全国其他试点县的情况也表明,农村小城镇较为合理的人口聚集规模为1.5万~5万人左右。

以经济、社会、生态效益相结合的观点考虑,我们应根据不同等级的乡镇,所担负的非生产性服务职能和行政职能,对以经济效益为依据确定的乡镇合理规模进行修正。其结果是:县城镇为5万人左右;中心乡镇为1万~3万人;一般乡镇为0.3万~0.5万人左右。

从世界一些国家的实践来看,与我国乡镇类似,处于城市体系末端的小城市(镇)的形成一般有两种情况:一种情况是,当大城市过度膨胀后,在“逆城市化”过程中形成的分散型小镇;另一种情况是,在农村城市化过程初期,农村集镇发展到一定阶段而形成的与农村经济发展水平相适应、与人们的阶段性心理变化相适应、与农村商品化程度相适应的小规模城镇。
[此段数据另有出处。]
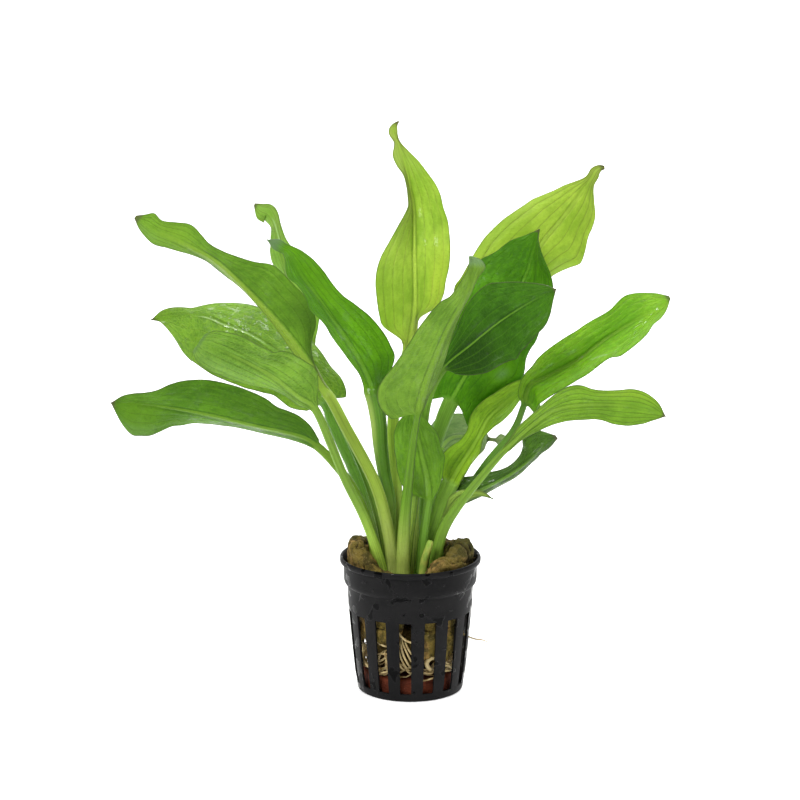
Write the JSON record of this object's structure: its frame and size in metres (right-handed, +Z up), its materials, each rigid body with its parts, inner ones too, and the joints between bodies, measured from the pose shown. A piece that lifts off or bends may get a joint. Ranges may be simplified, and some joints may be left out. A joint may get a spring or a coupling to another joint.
{
  "type": "potted echinodorus",
  "caption": "Rosette of lance-shaped green leaves on long petioles, rooted in torn mineral wool inside a tapered black slotted net pot.",
  "frame": {"origin": "centre of the pot's underside, on the surface that the pot stands on", "axes": "+Z up along the pot's axis, -Y towards the viewer of the picture, +X to the viewer's right"},
  "size_m": [0.203, 0.108, 0.207],
  "materials": {
    "black_plastic": "satin",
    "fired_clay": "matte",
    "mineral_wool": "matte",
    "pale_root": "satin",
    "crown_flesh": "satin",
    "cut_petiole": "satin",
    "bright_leaf": "satin",
    "green_leaf": "gloss",
    "dark_leaf": "gloss",
    "pale_leaf": "satin"
  },
  "bodies": {
    "root": {"pot": "black_plastic", "clay_disc": "fired_clay", "rock_wool_left": "mineral_wool", "rock_wool_right": "mineral_wool", "crown": "crown_flesh", "root_tangle": "pale_root", "root_bunch_left": "pale_root", "root_bunch_right": "pale_root", "root_bunch_back": "pale_root", "root_stray": "pale_root", "petiole_stub": "cut_petiole", "leaf_upper_left": "green_leaf", "leaf_left_back_tall": "green_leaf", "leaf_left_back_wide": "green_leaf", "leaf_left_front": "green_leaf", "leaf_left_low": "green_leaf", "leaf_centre_left": "dark_leaf", "leaf_front": "green_leaf", "leaf_top": "bright_leaf", "leaf_upper_right": "bright_leaf", "leaf_right_back_broad": "dark_leaf", "leaf_right_front_broad": "dark_leaf", "leaf_right": "green_leaf", "leaf_right_low": "green_leaf", "leaf_right_inner": "green_leaf", "leaf_young_centre": "green_leaf", "leaf_back_right": "green_leaf", "leaf_back_far": "green_leaf", "leaf_curled": "dark_leaf", "leaf_fragment": "pale_leaf"}
  },
  "joints": []
}
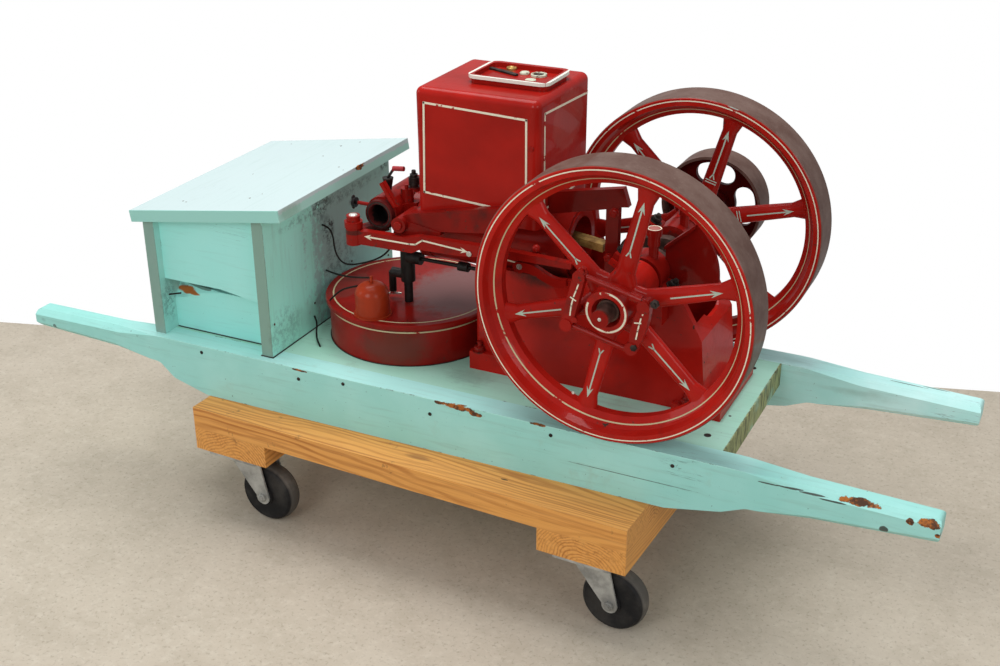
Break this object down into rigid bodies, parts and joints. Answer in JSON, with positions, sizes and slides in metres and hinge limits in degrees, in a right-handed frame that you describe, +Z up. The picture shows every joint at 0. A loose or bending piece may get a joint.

美国从20世纪60年代开始,直到现在,在城市体系中,1万~2.5万人的小城市所占比重一直都是最多的;其次是2.5万~5万人的城市,第三位是5万~10万人的城市。同时,这三类城镇的比重又都比较接近。

苏联也非常重视2.5万~5万人这一分级的城镇建设。他们认为,国民经济就业结构与城镇的人口规模之间存在着这样一种规律性:“当到2万人时,就业结构稳定下来。”这种规律性一直作为规划工作者规划城镇适度人口规模的原则而付诸实践。

加拿大的研究表明,城市人口规模只有增加到1.5万~2万人时,才能维持其持续增长。

英国经济学家巴顿也认为,2.5万~5万人是能保持基本的最低城市人口规模的下限。

世界其他国家对城镇合理人口规模的研究成果,从另一方面印证了我们对乡镇适度集中规模的数量确定。

如果我们以上述结论作为农村小城镇发展的人口参照系数的话,我国目前每个农村小城镇的人口平均规模要比理想状态的人口规模少1万~2万人。若以1万人计算的话,全国1万个建制镇,就可多吸纳农村人口1个亿,假设带眷系数为0.5的话,也意味着,农村小城镇进一步发展可以多吸纳5000万劳动力。如果说这5000万劳动力同时也是农村非农产业的一种结果的话,那么带眷的5000万同样意味着劳动力进行了转移,或者是滞后的,更多的情况却是一种超前转移行为,避免了将来的潜在矛盾的激化。